**SET TASK:**
Among the lines below, keep only those from the one containing "Recreate this object as parametric build123d" through the one containing "stop_block_angle = 68.6", and reproduce them exactly.

# # # # #

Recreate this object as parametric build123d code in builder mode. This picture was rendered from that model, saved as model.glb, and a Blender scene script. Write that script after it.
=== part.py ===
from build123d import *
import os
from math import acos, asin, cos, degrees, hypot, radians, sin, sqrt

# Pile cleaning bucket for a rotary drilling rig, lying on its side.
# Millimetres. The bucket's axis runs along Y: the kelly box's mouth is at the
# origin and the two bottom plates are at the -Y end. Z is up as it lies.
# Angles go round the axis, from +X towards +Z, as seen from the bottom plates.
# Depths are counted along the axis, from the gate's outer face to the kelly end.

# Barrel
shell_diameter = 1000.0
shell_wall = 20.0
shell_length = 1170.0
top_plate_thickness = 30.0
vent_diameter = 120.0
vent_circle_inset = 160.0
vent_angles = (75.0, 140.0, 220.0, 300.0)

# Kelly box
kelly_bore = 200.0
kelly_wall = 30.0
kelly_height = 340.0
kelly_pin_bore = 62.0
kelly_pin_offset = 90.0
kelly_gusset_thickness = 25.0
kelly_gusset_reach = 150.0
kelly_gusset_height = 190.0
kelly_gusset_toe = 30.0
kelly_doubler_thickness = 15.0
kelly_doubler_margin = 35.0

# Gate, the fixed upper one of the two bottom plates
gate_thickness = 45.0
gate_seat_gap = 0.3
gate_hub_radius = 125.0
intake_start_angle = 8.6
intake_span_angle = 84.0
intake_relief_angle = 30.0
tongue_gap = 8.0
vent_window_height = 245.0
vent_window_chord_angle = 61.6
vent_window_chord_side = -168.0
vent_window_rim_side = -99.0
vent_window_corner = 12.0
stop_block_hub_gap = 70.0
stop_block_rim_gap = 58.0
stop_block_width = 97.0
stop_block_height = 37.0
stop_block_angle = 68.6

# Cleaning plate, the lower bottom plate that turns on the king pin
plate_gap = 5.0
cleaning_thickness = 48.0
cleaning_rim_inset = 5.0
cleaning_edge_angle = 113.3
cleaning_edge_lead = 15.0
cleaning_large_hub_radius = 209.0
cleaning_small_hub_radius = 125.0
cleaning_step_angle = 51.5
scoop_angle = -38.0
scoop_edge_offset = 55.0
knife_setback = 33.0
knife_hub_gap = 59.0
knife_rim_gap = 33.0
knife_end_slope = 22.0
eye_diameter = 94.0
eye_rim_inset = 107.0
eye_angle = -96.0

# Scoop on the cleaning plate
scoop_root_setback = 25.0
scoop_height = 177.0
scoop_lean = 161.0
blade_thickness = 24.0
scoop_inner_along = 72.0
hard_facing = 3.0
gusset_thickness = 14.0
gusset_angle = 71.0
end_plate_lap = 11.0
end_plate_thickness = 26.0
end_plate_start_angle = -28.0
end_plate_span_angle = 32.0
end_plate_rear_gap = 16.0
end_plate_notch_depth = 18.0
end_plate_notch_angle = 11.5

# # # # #

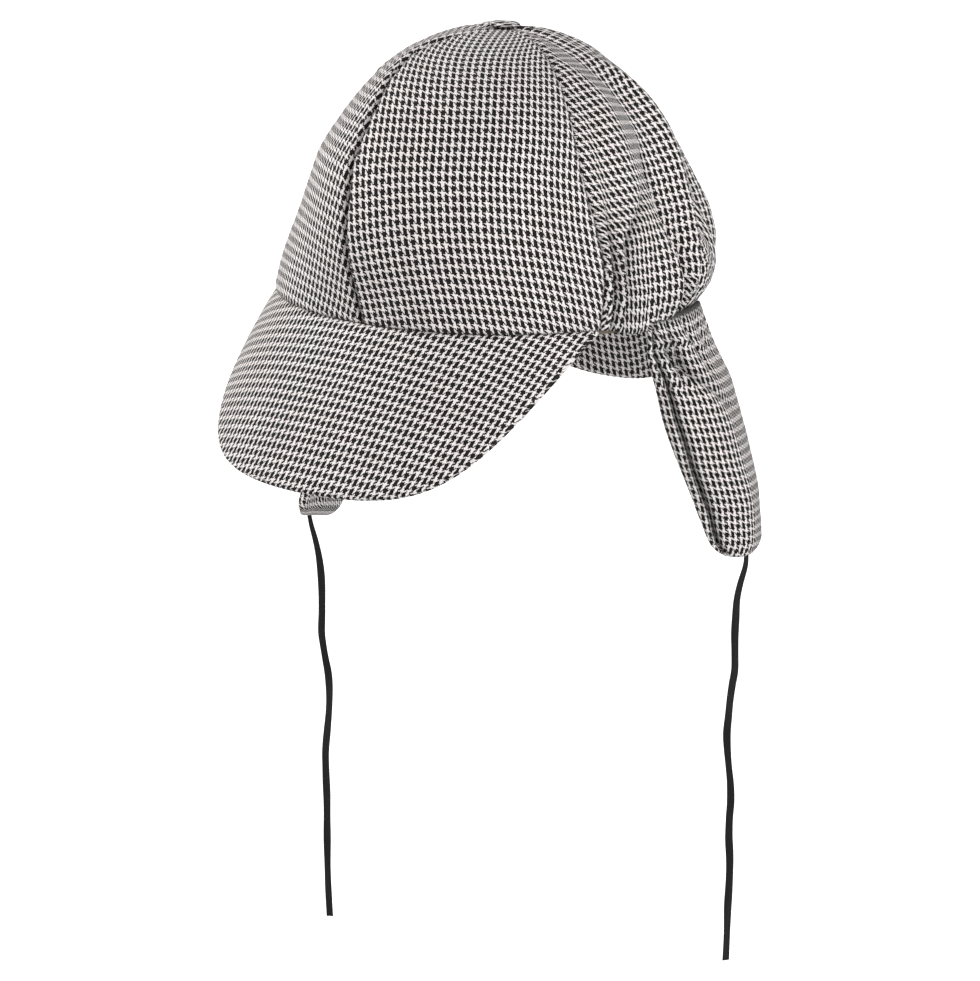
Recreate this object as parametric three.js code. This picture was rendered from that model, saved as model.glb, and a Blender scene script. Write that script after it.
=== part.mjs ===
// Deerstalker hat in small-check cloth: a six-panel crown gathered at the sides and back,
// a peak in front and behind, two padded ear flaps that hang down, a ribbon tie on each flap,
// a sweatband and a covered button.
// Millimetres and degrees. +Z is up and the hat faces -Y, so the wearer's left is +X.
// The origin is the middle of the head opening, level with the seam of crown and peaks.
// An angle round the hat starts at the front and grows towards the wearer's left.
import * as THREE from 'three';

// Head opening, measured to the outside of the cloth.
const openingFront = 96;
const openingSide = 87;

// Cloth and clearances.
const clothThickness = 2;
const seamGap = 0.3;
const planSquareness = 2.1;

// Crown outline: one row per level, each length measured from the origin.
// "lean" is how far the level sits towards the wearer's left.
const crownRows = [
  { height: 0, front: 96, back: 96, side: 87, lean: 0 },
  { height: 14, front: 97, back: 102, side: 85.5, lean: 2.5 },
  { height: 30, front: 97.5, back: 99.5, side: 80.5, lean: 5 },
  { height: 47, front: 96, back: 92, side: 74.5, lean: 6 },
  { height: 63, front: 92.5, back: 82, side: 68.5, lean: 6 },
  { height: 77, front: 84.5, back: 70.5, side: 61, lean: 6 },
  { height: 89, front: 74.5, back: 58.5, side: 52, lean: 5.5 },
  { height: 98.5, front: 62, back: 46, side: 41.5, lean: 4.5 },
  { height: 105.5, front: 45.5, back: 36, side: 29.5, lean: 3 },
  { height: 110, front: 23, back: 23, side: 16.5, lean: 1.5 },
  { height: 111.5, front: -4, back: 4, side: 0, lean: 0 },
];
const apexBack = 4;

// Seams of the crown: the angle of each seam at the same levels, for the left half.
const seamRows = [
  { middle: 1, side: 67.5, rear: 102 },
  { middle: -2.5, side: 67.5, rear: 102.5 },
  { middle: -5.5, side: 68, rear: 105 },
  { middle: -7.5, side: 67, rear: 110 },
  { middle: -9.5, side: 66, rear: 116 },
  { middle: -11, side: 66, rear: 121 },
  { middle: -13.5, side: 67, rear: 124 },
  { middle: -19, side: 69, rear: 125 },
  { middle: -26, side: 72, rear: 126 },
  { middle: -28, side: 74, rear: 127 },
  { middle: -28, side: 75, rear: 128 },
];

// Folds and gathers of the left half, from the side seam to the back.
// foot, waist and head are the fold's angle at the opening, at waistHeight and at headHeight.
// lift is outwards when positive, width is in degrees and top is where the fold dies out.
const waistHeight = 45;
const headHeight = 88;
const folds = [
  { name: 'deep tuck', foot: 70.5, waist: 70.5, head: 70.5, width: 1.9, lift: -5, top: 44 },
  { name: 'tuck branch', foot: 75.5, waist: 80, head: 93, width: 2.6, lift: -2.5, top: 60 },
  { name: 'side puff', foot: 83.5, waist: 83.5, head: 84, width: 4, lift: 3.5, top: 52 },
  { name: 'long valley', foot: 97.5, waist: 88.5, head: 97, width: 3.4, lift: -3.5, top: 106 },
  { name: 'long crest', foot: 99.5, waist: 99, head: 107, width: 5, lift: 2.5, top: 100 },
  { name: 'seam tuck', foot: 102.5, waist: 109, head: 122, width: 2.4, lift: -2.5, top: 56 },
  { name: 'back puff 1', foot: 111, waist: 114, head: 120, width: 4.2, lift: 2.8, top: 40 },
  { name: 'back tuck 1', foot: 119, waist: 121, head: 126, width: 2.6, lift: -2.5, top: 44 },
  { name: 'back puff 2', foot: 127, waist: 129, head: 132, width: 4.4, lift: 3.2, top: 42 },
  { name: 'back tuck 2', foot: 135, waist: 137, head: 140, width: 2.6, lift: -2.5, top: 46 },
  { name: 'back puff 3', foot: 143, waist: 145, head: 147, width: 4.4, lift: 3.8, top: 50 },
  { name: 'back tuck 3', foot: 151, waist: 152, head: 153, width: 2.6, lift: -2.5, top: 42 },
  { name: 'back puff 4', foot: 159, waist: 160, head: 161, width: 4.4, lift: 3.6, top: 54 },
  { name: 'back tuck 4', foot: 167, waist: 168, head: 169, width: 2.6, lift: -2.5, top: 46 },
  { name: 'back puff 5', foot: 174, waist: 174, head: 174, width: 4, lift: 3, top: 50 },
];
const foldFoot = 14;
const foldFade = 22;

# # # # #

**RESULT FOR THIS TASK:**
Recreate this object as parametric build123d code in builder mode. This picture was rendered from that model, saved as model.glb, and a Blender scene script. Write that script after it.
=== part.py ===
from build123d import *
import os
from math import acos, asin, cos, degrees, hypot, radians, sin, sqrt

# Pile cleaning bucket for a rotary drilling rig, lying on its side.
# Millimetres. The bucket's axis runs along Y: the kelly box's mouth is at the
# origin and the two bottom plates are at the -Y end. Z is up as it lies.
# Angles go round the axis, from +X towards +Z, as seen from the bottom plates.
# Depths are counted along the axis, from the gate's outer face to the kelly end.

# Barrel
shell_diameter = 1000.0
shell_wall = 20.0
shell_length = 1170.0
top_plate_thickness = 30.0
vent_diameter = 120.0
vent_circle_inset = 160.0
vent_angles = (75.0, 140.0, 220.0, 300.0)

# Kelly box
kelly_bore = 200.0
kelly_wall = 30.0
kelly_height = 340.0
kelly_pin_bore = 62.0
kelly_pin_offset = 90.0
kelly_gusset_thickness = 25.0
kelly_gusset_reach = 150.0
kelly_gusset_height = 190.0
kelly_gusset_toe = 30.0
kelly_doubler_thickness = 15.0
kelly_doubler_margin = 35.0

# Gate, the fixed upper one of the two bottom plates
gate_thickness = 45.0
gate_seat_gap = 0.3
gate_hub_radius = 125.0
intake_start_angle = 8.6
intake_span_angle = 84.0
intake_relief_angle = 30.0
tongue_gap = 8.0
vent_window_height = 245.0
vent_window_chord_angle = 61.6
vent_window_chord_side = -168.0
vent_window_rim_side = -99.0
vent_window_corner = 12.0
stop_block_hub_gap = 70.0
stop_block_rim_gap = 58.0
stop_block_width = 97.0
stop_block_height = 37.0
stop_block_angle = 68.6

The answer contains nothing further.